Short problem – Starting at the line containing "x %7.1f %7.1f", copy each line exactly, ending with the line containing "before = set(bpy.data.objects)". Leave out everything else.

━━━━━━━━━━━━━━━━

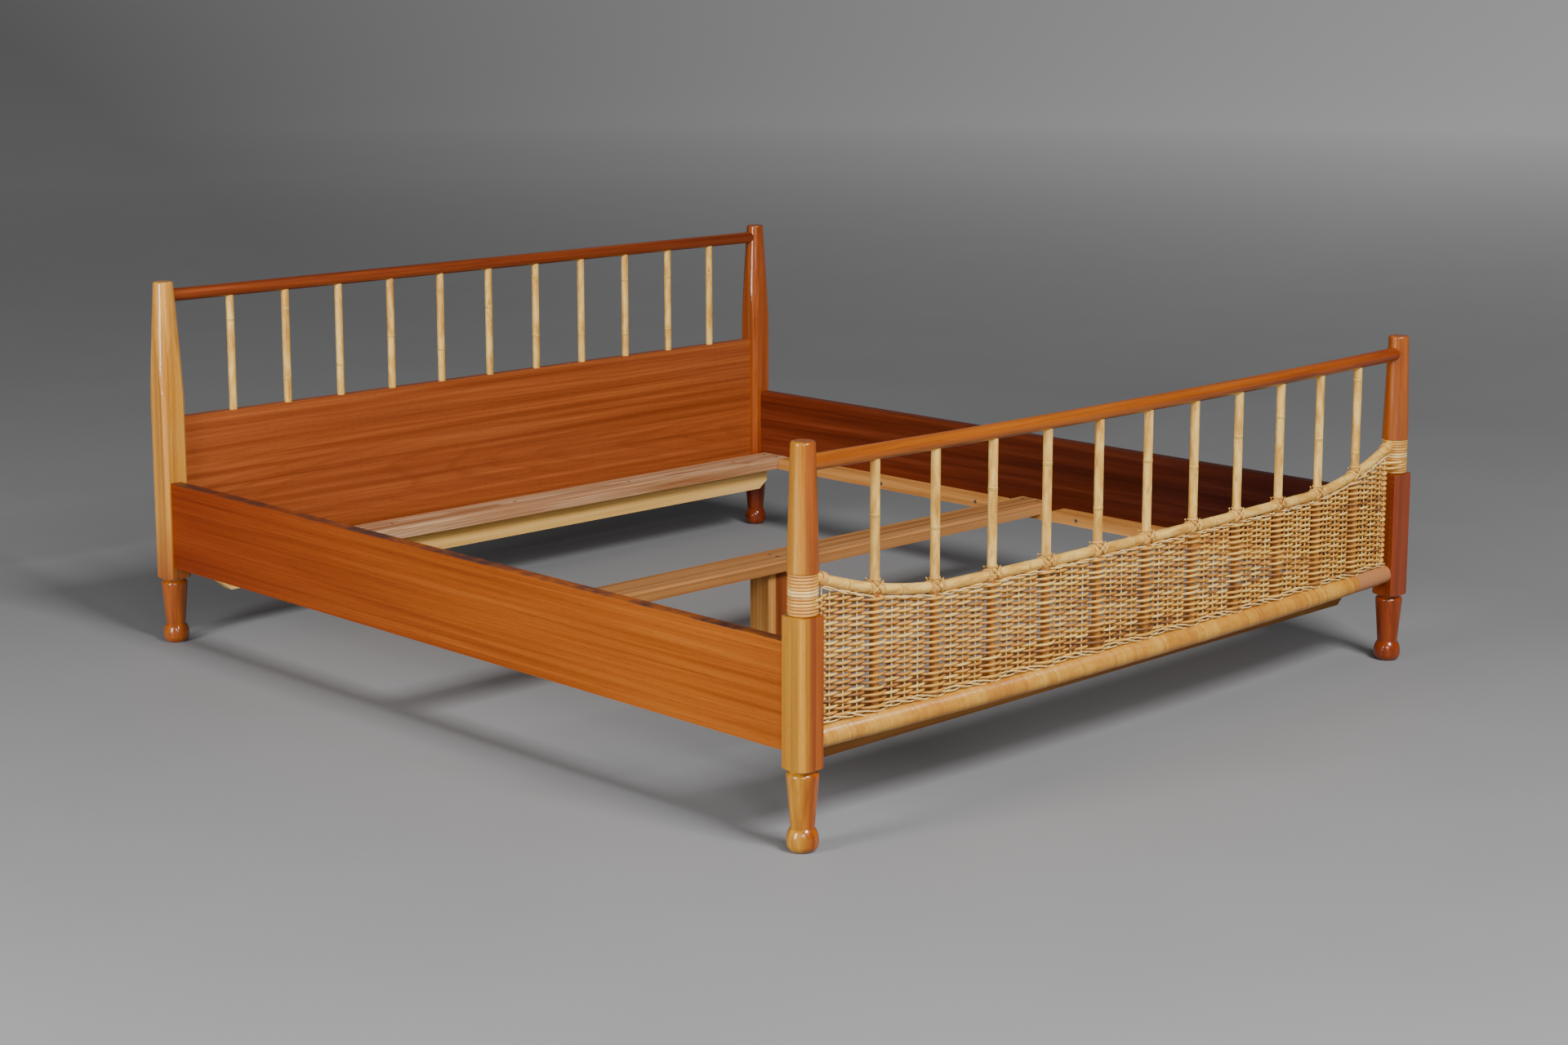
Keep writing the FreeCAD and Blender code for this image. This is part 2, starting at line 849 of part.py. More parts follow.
def hoop_end_lashings():
    x = half_width.value - size.hoop_end_gap.value - size.hoop_end_lashing_offset.value
    x -= lashing_half_length(HOOP_END_TURNS)
    return Part.makeCompound([place_lashing(HOOP_END_TURNS, side * x) for side in (LEFT, RIGHT)])


def post_winding(side):
    radius = (size.neck_diameter.value + size.wrap_strand_diameter.value) / 2 + size.wrap_seat_gap.value
    coil = winding(radius, size.wrap_pitch.value, WRAP_TURNS, size.wrap_strand_diameter.value)
    middle = (size.foot_block_top.value + wrap_top.value) / 2
    centre = FreeCAD.Vector(side * half_width.value, -half_length.value, middle)
    return aim(coil, centre, FreeCAD.Vector(0, 0, 1))


def post_band(name, side, hoop):
    """Flat bands over the top of the neck, notched where the curved rail's tip comes in."""
    centre = (side * half_width, -half_length, wrap_top)
    outer = make_cylinder(name + "_outer", size.upper_base_diameter, size.band_height, centre)
    inner = make_cylinder(name + "_inner", size.neck_diameter, size.band_height, centre)
    return cut(name, outer, [inner], [hoop])


# Boards, ledgers and beams

def rail_board(name, side):
    body = start_body(name)
    low, high = size.rail_bottom, rail_top
    pad_outline(body, "YZ_Plane", [
        (-rail_half_length, low), (rail_half_length, low),
        (rail_half_length, high), (-rail_half_length, high),
    ], size.rail_outer_offset + size.rail_inner_offset, name + "_board")
    return place(body, fitting_x(side), 0, 0)


def ledger_bar(name, side):
    """Bar with a bevelled notch in its middle and a seat at each end for the end beams."""
    body = start_body(name)
    seat = end_beam_y - size.beam_width / 2 - size.ledger_seat_clearance
    half = half_length - post_half
    low = size.rail_bottom
    run = size.notch_floor_half + size.notch_run
    pad_outline(body, "YZ_Plane", [
        (-half, low), (half, low), (half, notch_floor), (seat, notch_floor), (seat, ledger_top),
        (run, ledger_top), (size.notch_floor_half, notch_floor), (-size.notch_floor_half, notch_floor),
        (-run, ledger_top), (-seat, ledger_top), (-seat, notch_floor), (-half, notch_floor),
    ], size.ledger_width, name + "_bar")
    return place(body, side * (rail_inner_x - size.ledger_width / 2), 0, 0)


def beam_section(bottom):
    """Cross section of a beam with its two upper long edges rounded."""
    half = size.beam_width / 2
    top = bottom + size.beam_thickness
    rounding = size.beam_edge_round
    return [
        (-half, bottom), (half, bottom), (half, top - rounding), (half - rounding, top, rounding),
        (-half + rounding, top), (-half, top - rounding, rounding),
    ]


def beam_board(name, centre_y, bottom):
    body = start_body(name)
    pad_outline(body, "YZ_Plane", beam_section(bottom), 2 * beam_half_length, name + "_board")
    return place(body, 0, centre_y, 0)


def lap_cutters(name, centre_y):
    """What comes off the underside of an end beam where it drops onto the ledgers' seats."""
    cutters = []
    inner = ledger_inner_x - size.ledger_seat_clearance
    reach = beam_half_length - inner + size.overrun
    for side in (LEFT, RIGHT):
        start = inner if side == RIGHT else -inner - reach
        corner = (start, centre_y - size.beam_width / 2 - size.overrun, end_beam_bottom - size.overrun)
        lengths = (reach, size.beam_width + 2 * size.overrun, notch_floor - end_beam_bottom + size.overrun)
        cutters.append(make_box("%s_%d" % (name, side + 1), corner, lengths))
    return cutters


def rib_board(name, centre_y):
    body = start_body(name)
    top = end_beam_bottom
    low = top - size.rib_height
    end = ledger_inner_x - size.rib_end_gap
    pad_outline(body, "XZ_Plane", [
        (-end + size.rib_bevel_run, low), (end - size.rib_bevel_run, low), (end, low + size.rib_bevel_rise),
        (end, top), (-end, top), (-end, low + size.rib_bevel_rise),
    ], size.rib_thickness, name + "_board")
    return place(body, 0, centre_y, 0)


def build_rails():
    """Side rails with ledgers, their screws and the hook plates in the rail ends."""
    hooks = {(side, end): hook_plate(side, end) for side in (LEFT, RIGHT) for end in (HEAD, FOOT)}
    all_screws = []
    for side, word in ((LEFT, "left"), (RIGHT, "right")):
        screws = ledger_screws(side)
        all_screws += screws
        board = rail_board("side_rail_%s_blank" % word, side)
        tools = [hooks[side, HEAD], hooks[side, FOOT]] + screws
        keep(cut("side_rail_%s_cut" % word, board, tools), "side_rail_" + word)
        bar = ledger_bar("ledger_%s_blank" % word, side)
        seats = beam_screw_tools[side]
        keep(cut("ledger_%s_cut" % word, bar, screws + seats), "ledger_" + word)
    keep(gather("ledger_screws_group", all_screws), "ledger_screws")
    keep(gather("rail_hook_plates_group", list(hooks.values())), "rail_hook_plates")


def build_beams():
    """Three cross beams, two of them stiffened by ribs, and the screws that hold them."""
    lapped = size.beam_screw_length - size.notch_depth
    sets = {
        "head": beam_screws("head_beam_screw", end_beam_y, ledger_top, lapped),
        "middle": beam_screws("middle_beam_screw", 0, middle_beam_top, size.beam_screw_length),
        "foot": beam_screws("foot_beam_screw", -end_beam_y, ledger_top, lapped),
    }
    all_ribs = []
    for name, centre_y in (("head", end_beam_y), ("foot", -end_beam_y)):
        board = beam_board(name + "_cross_beam_blank", centre_y, end_beam_bottom)
        ribs = rib_screws(name + "_rib_screw", centre_y)
        laps = lap_cutters(name + "_lap", centre_y)
        keep(cut(name + "_cross_beam_cut", board, laps, sets[name] + ribs), name + "_cross_beam")
        rib = rib_board(name + "_beam_rib_blank", centre_y)
        keep(cut(name + "_beam_rib_cut", rib, ribs), name + "_beam_rib")
        all_ribs += ribs
    keep(gather("rib_screws_group", all_ribs), "rib_screws")
    legs = leg_screws()
    board = beam_board("middle_cross_beam_blank", 0, notch_floor)
    keep(cut("middle_cross_beam_cut", board, sets["middle"] + legs), "middle_cross_beam")
    keep(gather("beam_screws_group", sets["head"] + sets["middle"] + sets["foot"]), "beam_screws")
    build_leg(legs)
    for things in sets.values():
        beam_screw_tools[LEFT] += things[:2]
        beam_screw_tools[RIGHT] += things[2:]


def build_leg(screws):
    """Leg of a core board between two cheeks under the middle beam."""
    half = size.leg_core_width / 2
    depth = size.leg_depth
    core = make_box("leg_core_blank", (-half, -depth / 2, 0), (size.leg_core_width, depth, notch_floor))
    keep(cut("leg_core_cut", core, screws), "centre_leg_core")
    for side, word in ((LEFT, "left"), (RIGHT, "right")):
        start = half if side == RIGHT else -half - size.leg_cheek_thickness
        lengths = (size.leg_cheek_thickness, depth, notch_floor)
        keep(make_box("leg_cheek_" + word, (start, -depth / 2, 0), lengths), "centre_leg_cheek_" + word)
    keep(gather("leg_screws_group", screws), "leg_screws")


def build_headboard():
    """Top rail, spindles and boarded panel, and the solids that the head posts are cut by."""
    seat = half_width - size.top_rail_seat
    lying = turned_to((1, 0, 0))
    start = (-seat, half_length, size.head_rail_height)
    blank = make_cylinder("head_top_rail_blank", size.top_rail_diameter, 2 * seat, start, lying)
    foot = size.panel_top - size.spindle_tenon
    top = size.head_rail_height - size.top_rail_diameter / 2 + size.spindle_tenon
    spindles = []
    for index in range(SPINDLE_COUNT):
        base = (spindle_x(index, head_bay), half_length, foot)
        name = "head_spindle_%02d" % (index + 1)
        spindles.append(keep(make_cylinder(name, size.spindle_diameter, top - foot, base), name))
    keep(cut("head_top_rail_cut", blank, spindles), "head_top_rail")
    reach = half_width - post_half + size.panel_tongue
    board = make_box(
        "head_panel_blank",
        (-reach, half_length - size.panel_thickness / 2, size.panel_bottom),
        (2 * reach, size.panel_thickness, size.panel_top - size.panel_bottom),
    )
    keep(cut("head_panel_cut", board, spindles), "head_panel")
    return [[blank, board]]


def build_footboard():
    """Bowed top rail, curved rattan rail, spindles, wicker mat and cane-wrapped roll."""
    hoop = keep(fixed_shape("curved_rail_shape", hoop_tube(size.hoop_diameter.value)), "curved_rattan_rail")
    rail_reach = half_width - size.top_rail_seat
    rail = level_tube("foot_top_rail_blank", rail_reach, size.foot_rail_height, size.top_rail_diameter)
    roll_reach = half_width - post_half
    core_reach = roll_reach + size.roll_tenon
    core = level_tube("roll_core_blank", core_reach, size.roll_height, size.roll_core_diameter)
    wrap_reach = roll_reach - size.roll_wrap_end_gap
    wrap = level_tube("roll_wrap_blank", wrap_reach, size.roll_height, 2 * roll_radius)
    poles, tails, lowers, windows = [], [], [], []
    top = size.foot_rail_height - size.top_rail_diameter / 2 + size.spindle_tenon
    bottom = size.roll_height + roll_radius - size.spindle_tenon
    for index in range(SPINDLE_COUNT):
        x = spindle_x(index, foot_bay)
        y = bowed_y(x)
        middle = Size(hoop_rise(x.value), repr(hoop_rise(x.value)))
        name = "foot_spindle_%02d" % (index + 1)
        pole = make_cylinder(name + "_pole", size.spindle_diameter, top - middle, (x, y, middle))
        poles.append(pole)
        keep(cut(name + "_coped", pole, [hoop]), name)
        tail = make_cylinder(name + "_tail", size.spindle_diameter, middle - bottom, (x, y, bottom))
        tails.append(tail)
        lowers.append(cut(name + "_tail_coped", tail, [hoop]))
        gap_half = size.spindle_diameter / 2 + size.wicker_spindle_gap
        corner = (x - gap_half, y - gap_half, bottom)
        windows.append(make_box(name + "_window", corner, (2 * gap_half, 2 * gap_half, middle - bottom)))
    keep(gather("foot_lower_spindles_group", lowers), "foot_lower_spindles")
    keep(cut("foot_top_rail_cut", rail, poles), "foot_top_rail")
    keep(cut("roll_core_cut", core, tails), "foot_bottom_rail")
    keep(cut("roll_wrap_cut", wrap, windows, [core]), "bottom_rail_cane_wrap")
    mat = fixed_shape("wicker_blank", wicker_mat())
    trim = fixed_shape("wicker_trim", above_wicker())
    keep(cut("wicker_cut", mat, [trim], [wrap]), "wicker_panel")
    keep(fixed_shape("spindle_lashing_shape", spindle_lashings()), "spindle_lashings")
    keep(fixed_shape("hoop_end_lashing_shape", hoop_end_lashings()), "hoop_end_lashings")
    for side, word in ((LEFT, "left"), (RIGHT, "right")):
        keep(fixed_shape("post_winding_%s_shape" % word, post_winding(side)), "post_winding_" + word)
        keep(post_band("post_band_%s_cut" % word, side, hoop), "post_band_" + word)
    return [rail, core], [hoop]


def build_posts(head_tools, foot_tools):
    """Four posts, cut where the rails, panel and fittings are let into them."""
    plates = []
    for side, word in ((LEFT, "left"), (RIGHT, "right")):
        for end, height, waste, tools in (
            (HEAD, size.head_height, head_post_waste, head_tools),
            (FOOT, size.foot_height, foot_post_waste, foot_tools),
        ):
            name = "%s_post_%s" % ("head" if end == HEAD else "foot", word)
            plates.append(strike_plate(side, end))
            room = mortises(name + "_mortise", side, end)
            recess = plate_box(name + "_recess", side, end, False)
            blank = turned_post(name + "_blank", height, waste(), side, end)
            keep(cut(name + "_cut", blank, *tools, room, [recess]), name)
    keep(gather("post_strike_plates_group", plates), "post_strike_plates")


def report_windings():
    """Print the least clear gap between neighbouring turns of each kind of winding."""
    neck = (size.neck_diameter.value + size.wrap_strand_diameter.value) / 2 + size.wrap_seat_gap.value
    gap = least_self_gap(neck, size.wrap_pitch.value, WRAP_TURNS, size.wrap_strand_diameter.value)
    print("post winding: least self gap %.2f mm" % gap)
    for word, turns in (("spindle lashing", LASHING_TURNS), ("curved rail end lashing", HOOP_END_TURNS)):
        gap = least_self_gap(
            lashing_radius(), size.lashing_pitch.value, turns, size.lashing_strand_diameter.value
        )
        print("%s: least self gap %.2f mm" % (word, gap))


def check_and_write():
    """Refuse failed objects and bad shapes, then write one file for each piece."""
    doc.recompute()
    for thing in doc.Objects:
        if "Invalid" in thing.State or "Error" in thing.State:
            raise RuntimeError("%s failed: %s" % (thing.Name, thing.State))
    for thing in parts:
        if thing.Shape.isNull() or not thing.Shape.isValid() or not thing.Shape.Solids:
            raise RuntimeError("%s has no valid solid" % thing.Label)
    os.makedirs("parts", exist_ok=True)
    for thing in parts:
        thing.Shape.exportStep("parts/%s.step" % thing.Label)
        box = thing.Shape.BoundBox
        print("%-24s solids %2d  volume %10.0f  x %7.1f %7.1f  y %8.1f %8.1f  z %6.1f %6.1f" % (
            thing.Label, len(thing.Shape.Solids), thing.Shape.Volume,
            box.XMin, box.XMax, box.YMin, box.YMax, box.ZMin, box.ZMax,
        ))


beam_screw_tools = {LEFT: [], RIGHT: []}
build_beams()
build_rails()
build_posts(build_headboard(), build_footboard())
report_windings()
check_and_write()
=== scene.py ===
import json
import math

import bpy
import numpy as np
from mathutils import Matrix, Vector

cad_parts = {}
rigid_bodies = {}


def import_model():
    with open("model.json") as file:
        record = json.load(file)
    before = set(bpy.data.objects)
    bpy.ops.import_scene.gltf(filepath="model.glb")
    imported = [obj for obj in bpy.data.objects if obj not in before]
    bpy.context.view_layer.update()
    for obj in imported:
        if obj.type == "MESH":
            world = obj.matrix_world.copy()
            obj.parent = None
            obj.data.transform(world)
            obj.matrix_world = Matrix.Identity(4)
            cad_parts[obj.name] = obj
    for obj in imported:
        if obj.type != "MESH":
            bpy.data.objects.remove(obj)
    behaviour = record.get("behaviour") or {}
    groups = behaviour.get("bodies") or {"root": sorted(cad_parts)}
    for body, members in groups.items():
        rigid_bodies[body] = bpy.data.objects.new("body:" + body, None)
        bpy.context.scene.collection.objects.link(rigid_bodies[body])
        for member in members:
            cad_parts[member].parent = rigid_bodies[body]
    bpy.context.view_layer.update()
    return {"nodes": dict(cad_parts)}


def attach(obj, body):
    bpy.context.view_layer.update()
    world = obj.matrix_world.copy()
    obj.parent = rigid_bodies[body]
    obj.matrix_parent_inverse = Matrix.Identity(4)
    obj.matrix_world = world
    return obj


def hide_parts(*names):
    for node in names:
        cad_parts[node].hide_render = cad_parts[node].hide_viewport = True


for thing in list(bpy.data.objects):
    bpy.data.objects.remove(thing)

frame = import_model()
nodes = frame["nodes"]
rng = np.random.default_rng(11)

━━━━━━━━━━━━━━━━

Response to this exercise –
        print("%-24s solids %2d  volume %10.0f  x %7.1f %7.1f  y %8.1f %8.1f  z %6.1f %6.1f" % (
            thing.Label, len(thing.Shape.Solids), thing.Shape.Volume,
            box.XMin, box.XMax, box.YMin, box.YMax, box.ZMin, box.ZMax,
        ))


beam_screw_tools = {LEFT: [], RIGHT: []}
build_beams()
build_rails()
build_posts(build_headboard(), build_footboard())
report_windings()
check_and_write()
=== scene.py ===
import json
import math

import bpy
import numpy as np
from mathutils import Matrix, Vector

cad_parts = {}
rigid_bodies = {}


def import_model():
    with open("model.json") as file:
        record = json.load(file)
    before = set(bpy.data.objects)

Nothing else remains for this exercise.